Huggins is investigating the moon’s volcanic history as part of her master’s thesis. She created a geologic map of Gruithuisen Delta, one of three volcanic domes that comprise the moon’s Gruithuisen Domes.
These domes are a geological enigma. They appear to have been created by silica-rich magma, which scientists didn’t believe could form without water and plate tectonics. NASA will send a rover to analyze the domes in 2028 as part of the Lunar-VISE mission.
“One big lesson I’ve learned during the course of my research is that scale matters, and it’s important to examine materials at different scales,” Huggins said. “So while these samples in class were not from the Gruithuisen Domes themselves, being able to examine the thin sections from various locations on the moon is incredibly helpful.”
The new lunar missions should bring back a wider variety of rocks.
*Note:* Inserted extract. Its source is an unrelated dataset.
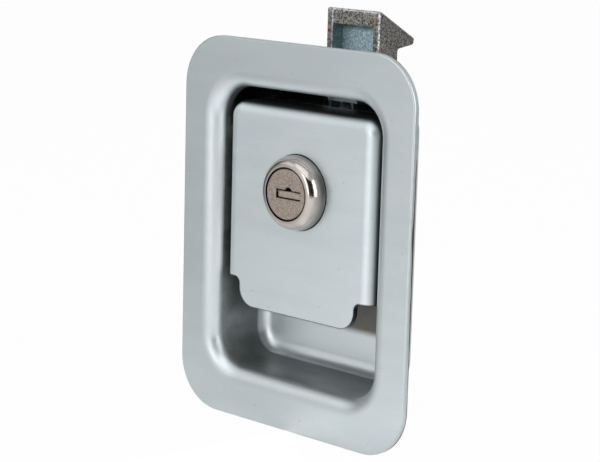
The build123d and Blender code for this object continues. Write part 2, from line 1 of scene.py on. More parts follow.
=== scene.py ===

The Apollo missions were limited to landing in equatorial regions to ensure communication with Earth, but more satellites mean the Artemis III mission planned for 2027 can land near the moon’s South Pole.
“What geology questions can be answered really depends on where precisely you’re going to land,” Gregg said. “So it’s an active area of research to determine the best place to land to get the most bang for your buck.”
For now, students can simply marvel at the kaleidoscope-like images provided by the rocks collected from Apollo. A mineral-infused breccia resulted in a striking image under the microscope, as colorful minerals contrasted against the darkness of the basalt.
One student couldn’t help but comment on the image’s pareidolic nature.
“It looks like the solar system,” they said.
“Well, parts of the solar system are contained,” Gregg replied.